The UK presidency has attempted to polarise opinion by establishing simplistic lines of debate based on the supposed existence of only two social models (the efficient Anglo-Saxon one, which would create jobs, and the inefficient Franco-German one that would lead to unemployment and economic stagnation). However, it is a fact that consensus in the European Union is much broader than it may appear as regards what is necessary to make the various European social models more viable, homogeneous, competitive and efficient.

As a result, despite these attempts to make us believe otherwise, it is very clear that globalisation does not in any way require Europe to adopt the Anglo-Saxon social model or to make Blair’s ‘third way’ Europe’s official policy. It is therefore worrying that under the heading of ‘European values’ the European Commission has included a whole series of issues relating to economic efficiency that simply respond to market logic, but have little to do with the political, economic or social aspects of the European integration project.

The problems presented by the European Commission in its letter to the Council are typical of an advanced society (from Chile to Australia) and are not specific to Europe. What is specific to Europe are the means and style of solving problems –something that both Blair and Barroso seem to forget–. This shows that the European Commission, or at least its liberal president Barroso, has not understood that the popular revolt against the Union has arisen from an insistent invocation of European values to legitimate economic reforms that have nothing to do with European values and which are in fact a threat to them. Europeans aspire to a high level of material well-being and, at the same time, a high degree of social cohesion, environmental sustainability and solidarity with the third world. They also want strong supranational institutions that are compatible with their nation states. However, the British strategy completely lacks specifically European answers to Blair’s questions.

The Strategy to Follow
It is clear that the rhetoric on reflection, economic reform and attention to the grassroots hides a complete lack of will to encourage debate on the two issues on which Europe’s future now depends. Without a constitution or a budget, it is unlikely that the Union can play any kind of global role or carry out the policies it needs. Abstract debates on globalisation such as Blair’s are fine. In fact, Spain fully agrees with his analysis and has undertaken and will continue to undertake all reforms necessary to guarantee a dynamic and cohesive future.

However, governments like Spain’s must help turn around the debate at Hampton Court and use the frank and friendly exchange of opinions proposed by Blair to make it clear that our differences with the British do not involve abstract debate on globalisation or economic reforms, but rather Blair’s reluctance to equip the European Union with the powers necessary to carry out these tasks.

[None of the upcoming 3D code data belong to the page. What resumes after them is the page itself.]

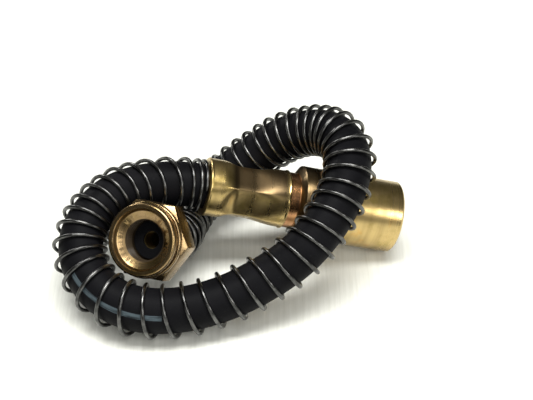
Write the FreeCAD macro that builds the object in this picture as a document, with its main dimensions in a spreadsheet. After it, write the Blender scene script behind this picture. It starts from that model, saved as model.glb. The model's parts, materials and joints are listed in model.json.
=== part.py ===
import FreeCAD, Part
import math
import os
import re
import Sketcher
from FreeCAD import Placement, Rotation, Vector

# A short rubber hose inside a full-length wire spring guard. End A is a crimped brass tail with a
# round female socket, end B a barbed brass tail with a hexagonal swivel nut. The hose lies in one
# loose loop: end A rests across the run into end B, and the rising run rests across end A.
# Millimetres, +Z up, resting on z = 0.

doc = FreeCAD.newDocument("spring_guarded_hose")
sheet = doc.addObject("Spreadsheet::Sheet", "dims")

DIMS = [
    # hose, from the bore outwards, and how far it reaches into end A and stops short of end B
    ("hose_bore", 6.35), ("liner_od", 9.5), ("braid_od", 10.3), ("cover_od", 13.4),
    ("hose_grip", 22.0), ("hose_setback", 1.0),
    # spring guard: inside and outside of the coil, and its gap to the nut
    ("spring_id", 14.0), ("spring_od", 16.4), ("spring_gap", 0.3),
    # barbed tails
    ("tail_bore", 4.8), ("barb_peak", 7.2), ("barb_pitch", 3.5), ("tail_nose", 1.5),
    # end A, heights from the sleeve's lip: crimp sleeve
    ("sleeve_od", 18.0), ("sleeve_to", 25.4), ("sleeve_wall", 22.2), ("sleeve_bevel", 0.5),
    ("crimp_flats", 14.7), ("crimp_from", 8.0), ("crimp_to", 17.6), ("crimp_lead", 2.2),
    ("crimp_fade", 14.0),
    # end A: tail collar and spigot
    ("neck_od", 9.2), ("collar_od", 17.0), ("collar_to", 28.3), ("spigot_od", 12.0), ("spigot_to", 33.0),
    # end A: socket
    ("socket_od", 22.0), ("step_od", 18.0), ("step_to", 29.6), ("socket_to", 61.0), ("socket_edge", 0.6),
    ("socket_way", 10.0), ("socket_tap", 15.2), ("socket_seat", 44.7), ("socket_lead", 0.9),
    ("socket_relief", 16.0), ("seal_to", 46.2),
    # end B, heights from the nut's back face: swivel nut
    ("nut_flats", 22.0), ("nut_corners", 25.4), ("nut_bevel", 0.7), ("hex_to", 5.4), ("bead_from", 6.3),
    ("bead_od", 22.6), ("bead_to", 8.2), ("bead_round", 0.5), ("groove_od", 20.8),
    ("nose_from", 8.8), ("nose_od", 21.6), ("nose_rim", 0.8), ("nut_to", 11.0), ("nut_tap", 11.86),
    ("rim_id", 18.4), ("cone_od", 17.0), ("cone_to", 9.5), ("cone_from", 8.5), ("nut_relief", 12.6),
    ("nut_wall", 1.7), ("nut_eye", 9.7),
    # end B: tail, and the washer on its head
    ("shank_od", 9.6), ("head_od", 11.0), ("head_from", 1.8), ("head_to", 3.2), ("tail_b", 13.0),
    ("washer_id", 5.2), ("washer_to", 4.0),
    # the two ends: centre of end A's lip, centre of end B's back face, and how each one points
    ("a_x", -17.0), ("a_y", 7.9), ("a_z", 27.25), ("a_yaw", 6.5), ("a_tilt", -16.0), ("a_roll", 50.0),
    ("b_x", -30.3), ("b_y", -9.8), ("b_z", 20.6), ("b_yaw", -117.0), ("b_tilt", 35.0), ("b_roll", 36.0),
    # straight lead out of each end, and how much of a run each bend takes
    ("lead_a", 7.3), ("lead_b", 12.0), ("bend_share", 0.45),
]
for row, (alias, value) in enumerate(DIMS, start=1):
    sheet.set("A%d" % row, alias)
    sheet.set("B%d" % row, str(value))
    sheet.setAlias("B%d" % row, alias)
doc.recompute()


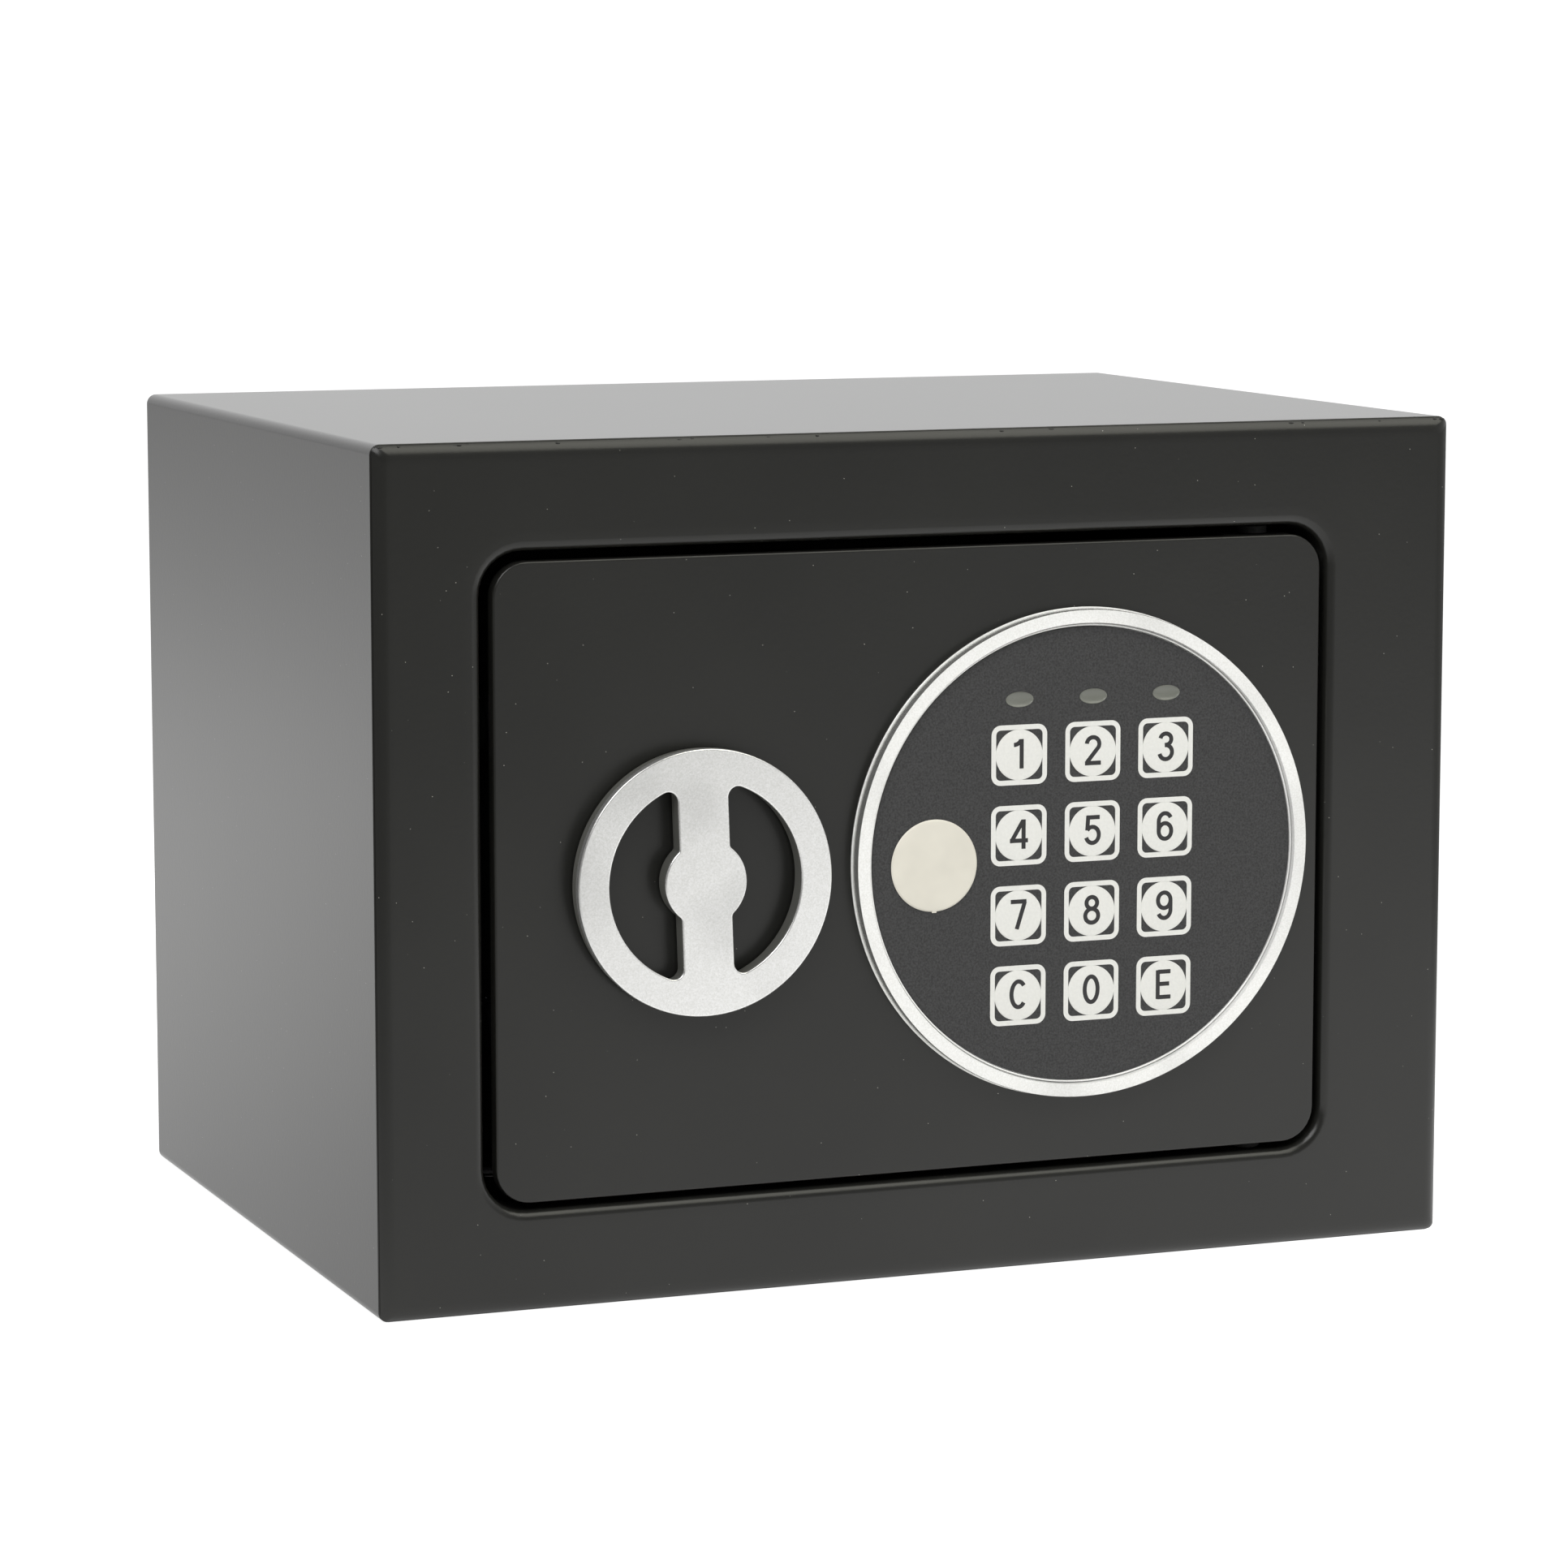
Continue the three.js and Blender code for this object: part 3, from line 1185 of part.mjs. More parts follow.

Spain’s strategy at this summit must involve making it clear that the UK presidency has lacked the will to provide the European Union with the policies and mechanisms necessary for it to become a major global political and economic player that maintains internal cohesion and, at the same time, promotes ‘European values in a globalised world’ (the title chosen by the Commission for its document for debate). As a result, we recommend that the prime minister take the following position in his speech at Hampton Court:

‘My government absolutely agrees that it is urgent and necessary to carry out economic reforms to increase the competitiveness of our economies in a globalised world and to enable us to maintain our high levels of economic welfare in a socially just and environmentally sustainable framework. In fact, Spain has been a pioneer in adopting this kind of reform since joining the Union, and thanks to this, our economy is now growing sustainably today. For this reason we fully support the Lisbon agenda and wish to see all its objectives achieved as quickly as possible.

‘At the same time, this government would like to emphasise that the participation of Britain would a very great help in achieving the objectives of growth, employment and social justice proposed by the UK presidency. The UK has always lagged behind in terms of its participation in the Economic and Monetary Union and has very clearly and systematically rejected consideration of greater powers for the European Union in the areas of fiscal harmonisation and social policy.

‘For this reason, we commend the UK’s decision to redirect budgetary spending to investment and development, though we would note that its position has always been to limit the Union’s spending to 1% of GDP –a ridiculously small amount for the many ambitions expressed in its letter of invitation–.

‘We would also remind the British government that absolute insistence on the “British cheque” and its underlying philosophy is incompatible with its political rhetoric in favour of effective and mutually supportive budget reforms.

‘A British government that demonstrated it was willing to join the euro, strengthen the European Commission’s powers of economic governance, give up the “cheque” in favour of a modern, rational budgetary system, harmonise corporate taxes and maintain the social protocols signed by 24 member countries, would greatly help strengthen the Union’s capacity to compete in the world.

‘Likewise, there is no doubt that Europe’s position in the world, as well as its internal and external security, would be significantly enhanced if the British government ratified the European constitution, abandoned its rhetoric about red lines, took full part in the Space of Freedom, Security and Justice, and decisively backed the Union’s common External Security and Defence Policy (ESDP), all of which would inevitably require more and better economic and institutional input.

‘A Union that acted jointly in the United Nations, but also in NATO and other regional bodies and contributed generously to the development of other countries could certainly do a great deal to regulate the inflow of illegal immigrants that concerns us all so much. Unfortunately, the UK today appears unwilling to make its seat on the Security Council available to the European Union, to back joint external action or to maintain or finance essential common policies such as those relating to the Space of Freedom, Security and Justice.

‘For all these reasons, we invite the UK to act coherently to support European construction by providing the Union with the legal and budgetary instruments necessary to uphold European values in the process of globalisation, and by fully participating in all the areas of European integration where it has until now opted to play a marginal role. The European Union needs the UK as much as the UK needs Europe. The British prime minister must therefore use his considerable leadership skills to put an end to the UK’s historically ambiguous and weak commitment to Europe, and take a firm step toward the greater well-being of all Europeans. This is what the British prime minister said he would do at the start of his term and this is what we are all hoping to see him do.’